Here is a chart of all 50 states showing their distance from the median of the Gini index, a widely used statistic that measures inequality on a scale from zero (total inequality) to one (total equality). The states are lined up from left to right, from the most equal (Alaska, at 0.4146, or 0.455 from the median) to the most unequal (New York, at 0.5048, or 0.447 from the median).
(Scroll to the bottom of this post for a full table of states, their Gini coefficients, and who won those primaries and caucuses.)
The pattern is striking: Clinton clearly wins in the most unequal states. Not only that, but she could easily continue that streak, as she's leading in New York polls. And even in that one fairly equal state she won — Iowa (that lonely, farthest-left green bar) — she barely won, and even then only among "state delegate equivalents," not voters.
(A note on the data: the margins of error here are small; while the difference from one state to the next one may not be significant, the difference between one state and one a handful of places away generally is. In addition, the broader trends are also meaningful. According to the University of Iowa's Sarah Bruch, a sociology professor who studies inequality, one common yardstick for an "important" difference is 0.024 — and the distance between No. 1 and No. 50 is more than 0.09. She also points to the Census Bureau, which often divides Gini into quintiles. Either way, the Clinton states at the upper end are clearly separate from the Sanders states at the bottom.)
There are some big regional variations in inequality, especially in the Northeast — New York and Connecticut are the two most unequal states, but Vermont and New Hampshire are toward the other end of the scale.
But there's one pretty clear geographic trend: southern states tend to be pretty unequal — the South accounts for 6 of the 10 most unequal states. And the most equal southern state, West Virginia, comes in as the 28th most equal.
Direct relationship? Probably not.
The fascinating question is why this is happening.
Spoiler: There's no single great explanation.
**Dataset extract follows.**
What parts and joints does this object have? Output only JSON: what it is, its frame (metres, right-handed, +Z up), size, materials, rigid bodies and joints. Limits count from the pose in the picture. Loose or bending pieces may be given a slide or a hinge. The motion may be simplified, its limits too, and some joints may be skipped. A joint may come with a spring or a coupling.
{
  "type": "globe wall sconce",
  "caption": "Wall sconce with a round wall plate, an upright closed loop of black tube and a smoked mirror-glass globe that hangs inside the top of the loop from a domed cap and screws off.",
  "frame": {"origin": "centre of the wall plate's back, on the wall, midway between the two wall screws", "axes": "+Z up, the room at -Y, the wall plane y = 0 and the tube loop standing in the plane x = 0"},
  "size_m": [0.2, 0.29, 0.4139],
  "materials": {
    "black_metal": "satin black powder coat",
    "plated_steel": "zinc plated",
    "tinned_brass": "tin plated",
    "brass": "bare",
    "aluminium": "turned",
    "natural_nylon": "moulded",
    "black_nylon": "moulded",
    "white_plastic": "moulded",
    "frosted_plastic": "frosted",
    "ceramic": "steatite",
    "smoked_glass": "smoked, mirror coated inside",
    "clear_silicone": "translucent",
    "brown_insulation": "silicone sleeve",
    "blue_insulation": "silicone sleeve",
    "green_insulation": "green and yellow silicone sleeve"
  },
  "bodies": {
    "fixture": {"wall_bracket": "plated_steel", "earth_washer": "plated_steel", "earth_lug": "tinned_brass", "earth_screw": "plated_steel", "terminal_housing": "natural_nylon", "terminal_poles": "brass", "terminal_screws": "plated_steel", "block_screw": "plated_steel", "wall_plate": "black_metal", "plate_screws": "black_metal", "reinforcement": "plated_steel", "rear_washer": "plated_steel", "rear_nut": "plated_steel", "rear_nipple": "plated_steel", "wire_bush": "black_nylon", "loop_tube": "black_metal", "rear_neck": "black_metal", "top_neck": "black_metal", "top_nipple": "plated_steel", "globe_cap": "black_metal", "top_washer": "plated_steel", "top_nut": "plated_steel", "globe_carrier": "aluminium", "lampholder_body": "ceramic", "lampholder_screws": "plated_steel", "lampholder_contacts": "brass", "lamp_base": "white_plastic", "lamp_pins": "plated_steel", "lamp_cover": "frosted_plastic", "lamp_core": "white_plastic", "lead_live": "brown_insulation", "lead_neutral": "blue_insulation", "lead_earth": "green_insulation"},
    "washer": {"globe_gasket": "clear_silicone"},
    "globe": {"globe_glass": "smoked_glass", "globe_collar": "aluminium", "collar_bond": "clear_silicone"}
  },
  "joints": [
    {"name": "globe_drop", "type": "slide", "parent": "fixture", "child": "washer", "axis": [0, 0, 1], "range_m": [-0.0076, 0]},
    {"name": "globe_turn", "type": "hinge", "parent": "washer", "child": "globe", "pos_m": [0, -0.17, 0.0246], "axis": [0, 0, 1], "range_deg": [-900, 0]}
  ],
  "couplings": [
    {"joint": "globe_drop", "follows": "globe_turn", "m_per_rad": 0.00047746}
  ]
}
Sorry about that. But there are a few things we can say.
One is that this doesn't necessarily mean that Clinton is beating Sanders at appealing to voters on the basis of inequality. Put another way, it's not that the Democrats of Louisiana (the most unequal state yet that Clinton has won) looked around and thought, "Huh. Inequality is high here, so I should vote for Clinton."
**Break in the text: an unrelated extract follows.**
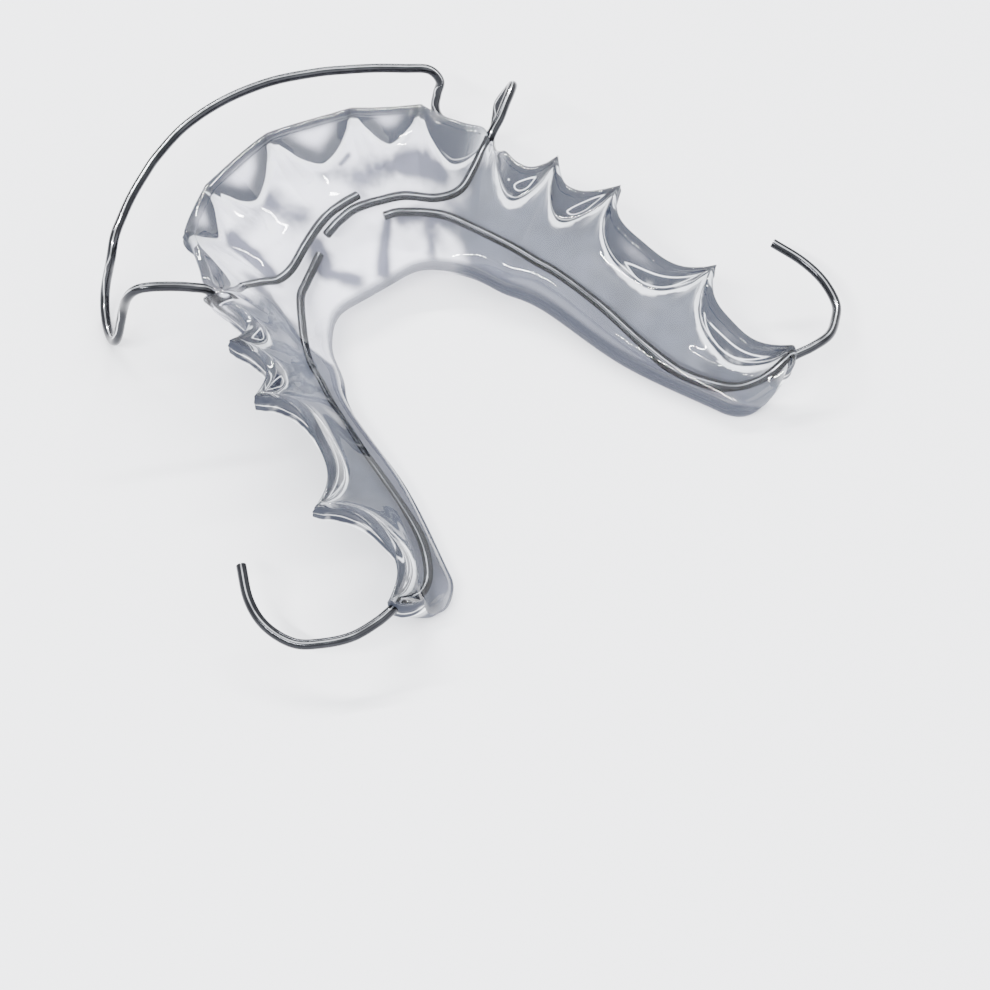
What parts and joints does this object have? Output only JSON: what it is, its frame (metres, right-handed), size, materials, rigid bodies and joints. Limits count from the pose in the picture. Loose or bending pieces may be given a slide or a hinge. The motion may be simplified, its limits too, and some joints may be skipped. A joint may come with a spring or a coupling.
{
  "type": "dental retainer",
  "caption": "Removable upper retainer: clear acrylic horseshoe base scalloped to the teeth, round-wire labial bow with canine loops, and a wire clasp round each rear molar.",
  "frame": {"origin": "centre of the bounding box at the floor, which the rear ends of the acrylic and the bottoms of the canine loops touch", "axes": "+Z points to the biting side of the teeth, +Y to the front of the mouth and +X to the wearer's left, across the arch"},
  "size_m": [0.0606, 0.0492, 0.01],
  "materials": {
    "clear_acrylic": "polished clear acrylic",
    "stainless_wire": "drawn stainless wire, polished"
  },
  "bodies": {
    "root": {"acrylic_baseplate": "clear_acrylic", "labial_bow": "stainless_wire", "left_molar_clasp": "stainless_wire", "right_molar_clasp": "stainless_wire"}
  },
  "joints": []
}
Bruch says she doubts inequality itself plays a big direct role.
"I think that there are lots of reasons not to expect any relationship between levels or trends in inequality and political behavior or preferences," she said, adding that she thinks primary turnout is far more about party organization and campaign mobilization.
It's true that inequality can affect people's politics on a grander scale — one paper from the Dallas Fed finds a relationship between national-level inequality and polarization over time, for example. But that complicates matters in this case; even if (and that's an if) inequality meant more polarization on a state level, it might suggest that the more liberal Sanders, not Clinton, would do better in more unequal places.
What it means
Really, it might be that there are lots of trends going on alongside these inequality numbers. Race may play into what's going on here. The south is both heavily unequal and heavily black. And American blacks in general are more economically disadvantaged than whites nationwide, as research from the Brookings Institution has found, due in part to what they call "deep-rooted, systemic problems." And it is also true that many black voters have been for a variety of reasons loyal to the Clintons over the years.
Sanders also appeals explicitly to rural voters in particular with his gun control stances, which may have helped fuel his performance in states with larger rural populations — think those large western states like Wyoming, Alaska, and Idaho.
And several more-rural states are also among the most equal, while big cities tend to be more economically unequal than the rest of the country — consider all the CEOs and bankers that live in New York City, for example. The District of Columbia likewise has a Gini that outstrips even New York's, at 0.5295.
Meanwhile, those most-equal states in the data — Alaska, Wyoming, Hawaii, Utah, and New Hampshire, and so on — aren't exactly home to major U.S. metropolises. This explanation, however, also only goes so far: a few of those southern states are also among the nation's most rural.
The simple geography of where candidates are from also played a small role here. Sanders happens to be from Vermont, the 11th most equal state. Clinton, meanwhile, claims New York (most unequal) as her home state, and is well ahead in the polls there.
New York versus Louisiana
It's also true that inequality New York isn't the same as inequality in Louisiana, despite the fact that their Gini measures are pretty close. High poverty levels help drive southern inequality, while in states like New York, Wall Street executives help push inequality higher.
The Gini index covers the full spectrum of income inequality, but the results are a bit more mixed when you look at another measure, like how much of the income the one-percenters earn. True, Clinton is still leading in the most-unequal state (New York) and Sanders still wins some of those most-equal states (Alaska, Hawaii, Vermont). But those southern states are more mixed into the middle.
Still, given Sanders' focus on the issue, he and his campaign might have thought he would be able to break through in places where inequality was worst. It just hasn't happened.